▸ Exercise goal
From the entries below, copy every line holding the word "picture".

▸ Data lines
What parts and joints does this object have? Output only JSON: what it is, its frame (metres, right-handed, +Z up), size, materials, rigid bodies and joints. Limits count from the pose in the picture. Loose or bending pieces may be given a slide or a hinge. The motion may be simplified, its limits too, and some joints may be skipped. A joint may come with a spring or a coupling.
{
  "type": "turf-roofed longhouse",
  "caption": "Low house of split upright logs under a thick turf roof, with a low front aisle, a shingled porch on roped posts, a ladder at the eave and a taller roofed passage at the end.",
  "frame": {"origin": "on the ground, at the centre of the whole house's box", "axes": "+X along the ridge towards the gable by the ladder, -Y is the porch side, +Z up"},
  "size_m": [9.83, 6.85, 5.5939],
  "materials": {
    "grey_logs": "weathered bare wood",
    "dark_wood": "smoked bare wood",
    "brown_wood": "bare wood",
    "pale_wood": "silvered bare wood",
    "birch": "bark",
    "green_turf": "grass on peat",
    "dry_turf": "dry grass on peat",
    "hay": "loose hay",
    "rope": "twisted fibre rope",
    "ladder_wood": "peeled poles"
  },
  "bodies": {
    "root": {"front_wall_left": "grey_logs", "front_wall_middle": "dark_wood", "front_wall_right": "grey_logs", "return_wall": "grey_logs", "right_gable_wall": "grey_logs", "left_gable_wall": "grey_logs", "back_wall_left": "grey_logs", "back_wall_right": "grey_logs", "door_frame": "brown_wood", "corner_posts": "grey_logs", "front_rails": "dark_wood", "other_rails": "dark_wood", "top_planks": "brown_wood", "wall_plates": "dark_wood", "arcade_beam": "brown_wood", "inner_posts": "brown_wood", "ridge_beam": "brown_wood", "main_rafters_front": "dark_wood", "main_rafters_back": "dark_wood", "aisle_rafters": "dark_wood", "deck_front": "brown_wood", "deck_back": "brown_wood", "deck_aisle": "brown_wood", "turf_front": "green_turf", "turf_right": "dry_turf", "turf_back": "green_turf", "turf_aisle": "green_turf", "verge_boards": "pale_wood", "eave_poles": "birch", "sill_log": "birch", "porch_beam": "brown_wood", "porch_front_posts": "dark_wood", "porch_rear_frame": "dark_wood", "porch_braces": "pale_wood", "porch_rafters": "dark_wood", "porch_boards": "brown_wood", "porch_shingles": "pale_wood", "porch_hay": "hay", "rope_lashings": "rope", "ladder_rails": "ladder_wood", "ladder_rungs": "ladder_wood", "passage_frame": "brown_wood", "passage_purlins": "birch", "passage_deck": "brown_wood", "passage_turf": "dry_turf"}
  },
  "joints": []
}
==
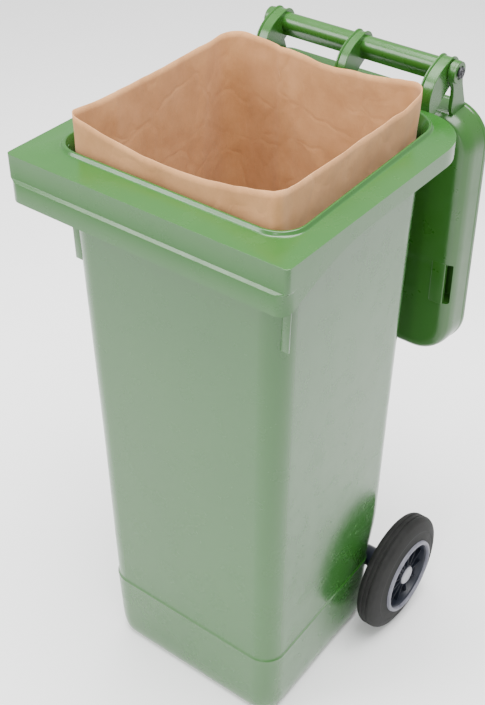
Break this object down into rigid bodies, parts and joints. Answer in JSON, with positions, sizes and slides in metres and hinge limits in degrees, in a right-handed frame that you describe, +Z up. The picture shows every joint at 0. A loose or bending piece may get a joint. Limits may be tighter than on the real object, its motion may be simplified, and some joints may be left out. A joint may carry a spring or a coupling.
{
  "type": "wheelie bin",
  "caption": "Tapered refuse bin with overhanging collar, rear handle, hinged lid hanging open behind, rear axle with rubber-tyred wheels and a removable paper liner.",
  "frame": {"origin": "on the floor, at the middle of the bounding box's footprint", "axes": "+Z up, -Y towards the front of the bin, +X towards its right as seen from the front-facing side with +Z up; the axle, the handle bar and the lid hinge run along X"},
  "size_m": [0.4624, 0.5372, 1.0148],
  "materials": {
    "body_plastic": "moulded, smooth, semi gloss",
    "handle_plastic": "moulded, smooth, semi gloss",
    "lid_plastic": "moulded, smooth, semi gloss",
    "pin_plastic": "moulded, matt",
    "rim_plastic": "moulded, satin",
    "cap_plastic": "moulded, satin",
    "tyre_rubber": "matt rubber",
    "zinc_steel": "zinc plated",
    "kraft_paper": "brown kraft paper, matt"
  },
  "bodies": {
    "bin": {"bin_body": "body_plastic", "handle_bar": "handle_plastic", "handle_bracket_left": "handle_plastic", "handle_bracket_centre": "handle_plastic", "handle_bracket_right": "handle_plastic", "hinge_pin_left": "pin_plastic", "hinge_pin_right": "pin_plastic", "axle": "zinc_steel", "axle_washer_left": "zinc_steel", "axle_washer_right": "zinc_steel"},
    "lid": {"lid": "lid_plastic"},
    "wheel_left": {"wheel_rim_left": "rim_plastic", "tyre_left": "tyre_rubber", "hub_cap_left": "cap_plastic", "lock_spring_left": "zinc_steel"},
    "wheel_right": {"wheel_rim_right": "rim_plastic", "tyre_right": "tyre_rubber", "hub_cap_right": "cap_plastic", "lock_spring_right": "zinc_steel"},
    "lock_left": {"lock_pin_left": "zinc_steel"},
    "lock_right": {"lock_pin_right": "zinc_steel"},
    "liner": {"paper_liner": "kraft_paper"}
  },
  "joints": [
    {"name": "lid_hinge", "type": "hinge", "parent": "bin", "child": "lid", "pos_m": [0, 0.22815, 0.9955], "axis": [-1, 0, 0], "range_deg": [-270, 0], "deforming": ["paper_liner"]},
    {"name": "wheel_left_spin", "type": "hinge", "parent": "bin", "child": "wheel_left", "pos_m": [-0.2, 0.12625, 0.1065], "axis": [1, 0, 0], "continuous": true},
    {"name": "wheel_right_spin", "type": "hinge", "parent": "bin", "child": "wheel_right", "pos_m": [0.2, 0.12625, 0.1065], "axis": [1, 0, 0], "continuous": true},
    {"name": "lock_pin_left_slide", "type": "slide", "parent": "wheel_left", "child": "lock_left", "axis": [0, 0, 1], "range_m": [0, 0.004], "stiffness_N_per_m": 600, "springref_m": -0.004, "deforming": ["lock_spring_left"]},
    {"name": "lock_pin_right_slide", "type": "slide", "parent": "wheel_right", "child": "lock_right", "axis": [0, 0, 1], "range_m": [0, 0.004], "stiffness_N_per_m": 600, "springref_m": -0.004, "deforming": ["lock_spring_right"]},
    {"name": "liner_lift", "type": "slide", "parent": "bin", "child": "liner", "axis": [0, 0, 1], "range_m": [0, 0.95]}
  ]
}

▸ Problem solution
What parts and joints does this object have? Output only JSON: what it is, its frame (metres, right-handed, +Z up), size, materials, rigid bodies and joints. Limits count from the pose in the picture. Loose or bending pieces may be given a slide or a hinge. The motion may be simplified, its limits too, and some joints may be skipped. A joint may come with a spring or a coupling.
Break this object down into rigid bodies, parts and joints. Answer in JSON, with positions, sizes and slides in metres and hinge limits in degrees, in a right-handed frame that you describe, +Z up. The picture shows every joint at 0. A loose or bending piece may get a joint. Limits may be tighter than on the real object, its motion may be simplified, and some joints may be left out. A joint may carry a spring or a coupling.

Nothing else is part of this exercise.